Les ardents nouveaux laïques qui ont saturé l’espace de leurs clameurs contre les intrusions de l’islamisme dans la sphère publique vont-ils nous suivre lorsque nous prolongeons cette protestation à propos de l’église catholique ? Evidemment non. Et nous savons tous pourquoi. Parce qu’ils ne sont pas laïques mais partisans de la « laïcité positive » prônée par le pape Benoit XVI à l’instar de Nicolas Sarkozy et des proclamations de son discours de Latran.

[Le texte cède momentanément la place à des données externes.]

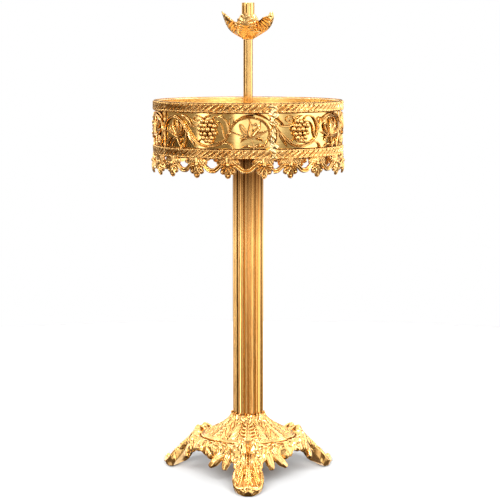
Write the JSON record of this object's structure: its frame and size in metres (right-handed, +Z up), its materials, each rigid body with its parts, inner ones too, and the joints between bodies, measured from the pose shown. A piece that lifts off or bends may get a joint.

Leur projet est que les religions puissent être présentes dans l’espace public, chacune à la place que l’histoire et « l’identité nationale » leur donne. C’est le cœur de la théorie du « choc des civilisations » de Samuel Huntington. Resterait à négocier cette place. Et alors cette négociation changerait la nature des enjeux politiques. Elle structurerait le champ politique en reformatant toutes les questions qui s’y présentent. Mais pour que cela puisse commencer, il faut d’abord donner un ancrage solide à la question religieuse, une forme concrète, visible, porteuse d’une évidence.

C’est le corps des femmes qui fournit aux religieux cet ancrage. Depuis toujours. Dans la mesure où il produit les enfants il pose la question de sa propriété. Est-il le bien de la personne ou celui de la société et donc des hommes qui dominent celle-ci ? Bref, l’individu a-t-il vocation à être totalement émancipé, c’est-à-dire totalement libre de la tutelle forcée d’autrui ou bien ses « devoirs » sont-ils le préalable de ses droits ?

Tout le débat entre lumières et tradition est là. La journée de lutte pour les droits des femmes concentre cet enjeu. C’est une journée des lumières.